No time was this strategy more effective than when the Hoosiers led MSU 68-67 with the game hanging in the balance.

After receiving the ball in the high post, Nix got caught in a Zeller-Watford double-team, forcing Tom Izzo to call a timeout with 21.8 seconds left and 11 seconds left on the shot clock.

After the timeout, IU tightened up defensively and forced Gary Harris into a bad shot that trickled off the backboard out-of-bounds – eventually yielding the Hoosiers as the victors after Oladipo knocked down two more free throws to make it 72-68.

“Some of the end was a blur,” Crean said. “But the memories I have is listening to these guys in the timeouts and listening to the resolve they had during the entire game. Our talk got better as the game went on and that's a big thing."

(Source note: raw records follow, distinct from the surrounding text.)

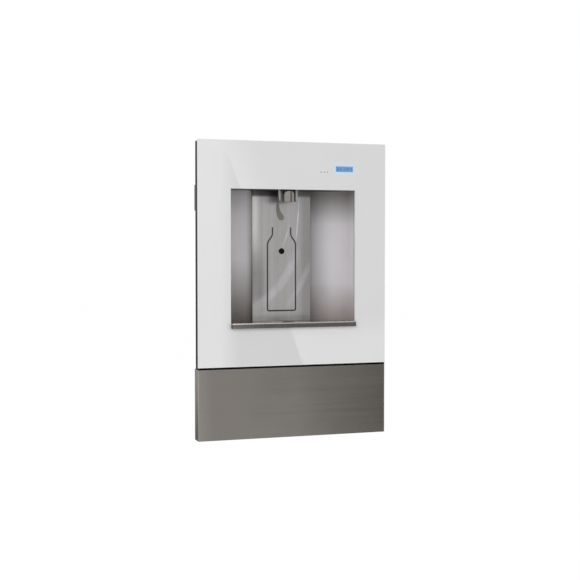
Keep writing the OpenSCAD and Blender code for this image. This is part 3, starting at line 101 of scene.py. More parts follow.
class Sheet:
    """A shader or geometry node tree, with short calls that add nodes and join them."""

    def __init__(self, tree):
        self.tree = tree
        tree.nodes.clear()

    def add(self, kind, feeds=None, **settings):
        """A new node: settings are its properties, feeds its inputs by name or number."""
        node = self.tree.nodes.new(kind)
        for name, value in settings.items():
            setattr(node, name, value)
        for socket, value in (feeds or {}).items():
            self.feed(node.inputs[socket], value)
        return node

    def feed(self, socket, value):
        """Links a socket to another, or sets its value."""
        if isinstance(value, bpy.types.NodeSocket):
            self.tree.links.new(value, socket)
        else:
            socket.default_value = value

    def math(self, operation, *values, clamp=False):
        """The result of a Math node."""
        return self.add("ShaderNodeMath", dict(enumerate(values)), operation=operation,
                        use_clamp=clamp).outputs[0]

    def product(self, *values):
        """Several values multiplied."""
        total = values[0]
        for value in values[1:]:
            total = self.math("MULTIPLY", total, value)
        return total

    def vector_math(self, operation, *values, result="Vector"):
        """What a Vector Math node gives: a vector, or a number where the result is its Value."""
        return self.add("ShaderNodeVectorMath", dict(enumerate(values)), operation=operation).outputs[result]

    def axes(self, vector):
        """The X, Y and Z of a vector."""
        return self.add("ShaderNodeSeparateXYZ", {"Vector": vector}).outputs

    def between(self, value, low, high, to_low=0.0, to_high=1.0):
        """A value carried from one range to another, and held inside it."""
        feeds = {"Value": value, "From Min": low, "From Max": high, "To Min": to_low, "To Max": to_high}
        return self.add("ShaderNodeMapRange", feeds, clamp=True).outputs["Result"]

    def tint(self, mask, low, high, blend="MIX"):
        """A colour between two others by a mask."""
        node = self.add("ShaderNodeMix", data_type="RGBA", blend_type=blend)
        self.feed(node.inputs[0], mask)
        self.feed(node.inputs[6], low)
        self.feed(node.inputs[7], high)
        return node.outputs[2]

    def filtered(self, colour, tone_and_painted_light):
        """A colour times another colour or a value."""
        return self.tint(1.0, colour, tone_and_painted_light, "MULTIPLY")

    def level(self, share, low, high):
        """A value between two others by a share."""
        return self.add("ShaderNodeMix", {0: share, 2: low, 3: high}, data_type="FLOAT").outputs[0]

    def noise(self, place, scale, detail=2.0, roughness=0.5):
        """A noise value from 0 to 1."""
        feeds = {"Vector": place, "Scale": scale, "Detail": detail, "Roughness": roughness}
        return self.add("ShaderNodeTexNoise", feeds).outputs["Fac"]

    def bump(self, height, distance, strength=1.0):
        """A normal from a height."""
        feeds = {"Height": height, "Distance": distance, "Strength": strength}
        return self.add("ShaderNodeBump", feeds).outputs["Normal"]

    def place(self):
        """The point on the piece, in the station's own frame."""
        return self.add("ShaderNodeTexCoord").outputs["Object"]

    def group(self, name, feeds):
        """One of the shared effects, with its own values."""
        node = self.add("ShaderNodeGroup", node_tree=bpy.data.node_groups[name])
        for socket, value in feeds.items():
            self.feed(node.inputs[socket], value)
        return node.outputs


def new_group(name, inputs, outputs, kind_of_tree="ShaderNodeTree"):
    """A node group with named sockets: inputs are (kind, name, value), outputs (kind, name)."""
    tree = bpy.data.node_groups.new(name, kind_of_tree)
    for kind, label, value in inputs:
        socket = tree.interface.new_socket(label, in_out="INPUT", socket_type="NodeSocket" + kind)
        if value is not None:
            socket.default_value = value
    for kind, label in outputs:
        tree.interface.new_socket(label, in_out="OUTPUT", socket_type="NodeSocket" + kind)
    sheet = Sheet(tree)
    return sheet, sheet.add("NodeGroupInput").outputs, sheet.add("NodeGroupOutput").inputs


def build_brushed_grain():
    """Long fine scratches: stretch gives how often they come on each axis, per metre."""
    sheet, given, out = new_group(
        "Brushed Grain",
        [("Vector", "Place", None), ("Vector", "Stretch", (8, 8, 900)), ("Float", "Depth", 0.02 * MM)],
        [("Float", "Streaks"), ("Float", "Bands"), ("Vector", "Normal")])
    fine_place = sheet.vector_math("MULTIPLY", given["Place"], given["Stretch"])
    coarse_place = sheet.vector_math("MULTIPLY", fine_place, (0.4, 0.4, 0.09))
    broad_place = sheet.vector_math("MULTIPLY", fine_place, (0.06, 0.06, 0.03))
    fine = sheet.noise(fine_place, 1.0, 3.0, 0.6)
    coarse = sheet.noise(coarse_place, 1.0, 2.0, 0.5)
    sheet.feed(out["Streaks"], sheet.math("MULTIPLY_ADD", fine, 0.6, sheet.math("MULTIPLY", coarse, 0.4)))
    sheet.feed(out["Bands"], sheet.between(sheet.noise(broad_place, 1.0, 3.0, 0.55), 0.3, 0.7))
    sheet.feed(out["Normal"], sheet.bump(fine, given["Depth"]))


def build_smudges():
    """Soft patches left by wiping, for roughness."""
    sheet, given, out = new_group(
        "Smudges", [("Vector", "Place", None), ("Float", "Often", 30.0)], [("Float", "Mask")])
    bent = sheet.add("ShaderNodeTexNoise", {"Vector": given["Place"], "Scale": 11.0}).outputs["Color"]
    there = sheet.vector_math("MULTIPLY_ADD", bent, (0.05, 0.05, 0.05), given["Place"])
    sheet.feed(out["Mask"], sheet.between(sheet.noise(there, given["Often"], 5.0, 0.62), 0.42, 0.72))


def build_moulded_grain():
    """The fine spark-eroded grain of a moulded plastic."""
    sheet, given, out = new_group(
        "Moulded Grain",
        [("Vector", "Place", None), ("Float", "Often", 1800.0), ("Float", "Depth", 0.03 * MM)],
        [("Float", "Mask"), ("Vector", "Normal")])
    grain = sheet.noise(given["Place"], given["Often"], 3.0, 0.6)
    sheet.feed(out["Mask"], sheet.between(grain, 0.35, 0.65))
    sheet.feed(out["Normal"], sheet.bump(grain, given["Depth"]))


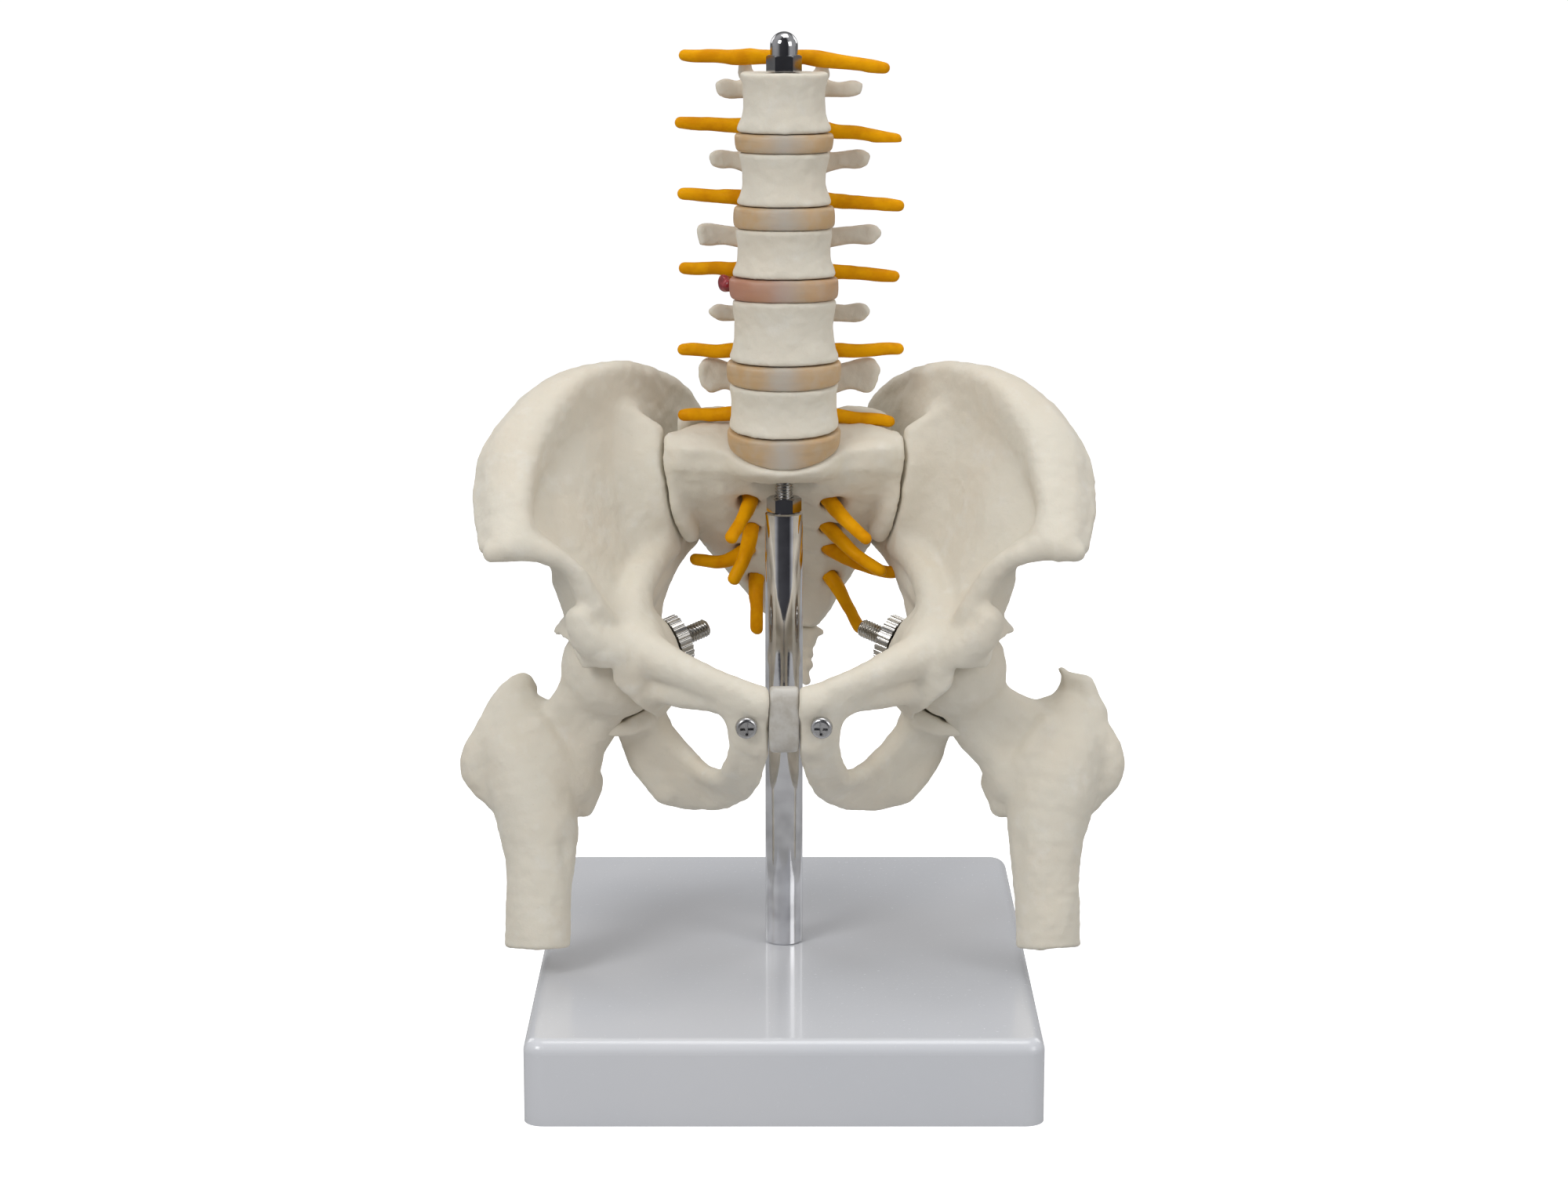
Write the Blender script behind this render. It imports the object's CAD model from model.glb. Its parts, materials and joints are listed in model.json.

The defensive toughness and cohesiveness that IU showed in the hostile Breslin Center is not something that can be taught in practice.

When analysts, former players and coaches talk about why young teams “need experience to learn how to win”, they are talking about the kind of mental toughness that IU displayed against the Spartans because that was not something in the Hoosiers’ arsenal last year.

That kind of toughness only comes by experiencing the high-level, stress-filled situations that have become common for the Hoosiers in the past two years, but were foreign to IU in Crean’s first three years.

“It's an honor to coach these guys,” Crean said. “They just keep getting better and better. They keep working. They are very committed to what they are doing and they are developing a great maturity about them."

The Hoosiers are now 6-0 against ranked teams this season, 4-0 against teams ranked in the top-10, and now claim sole possession of first place atop the Big Ten standings.

The road to the top has been one filled with challengers and adversity, but IU’s journey does not end here.

Tuesday night, the Hoosiers made a statement to the rest of the NCAA.

Resilient teams don’t quit until the job is complete and the victory is secured.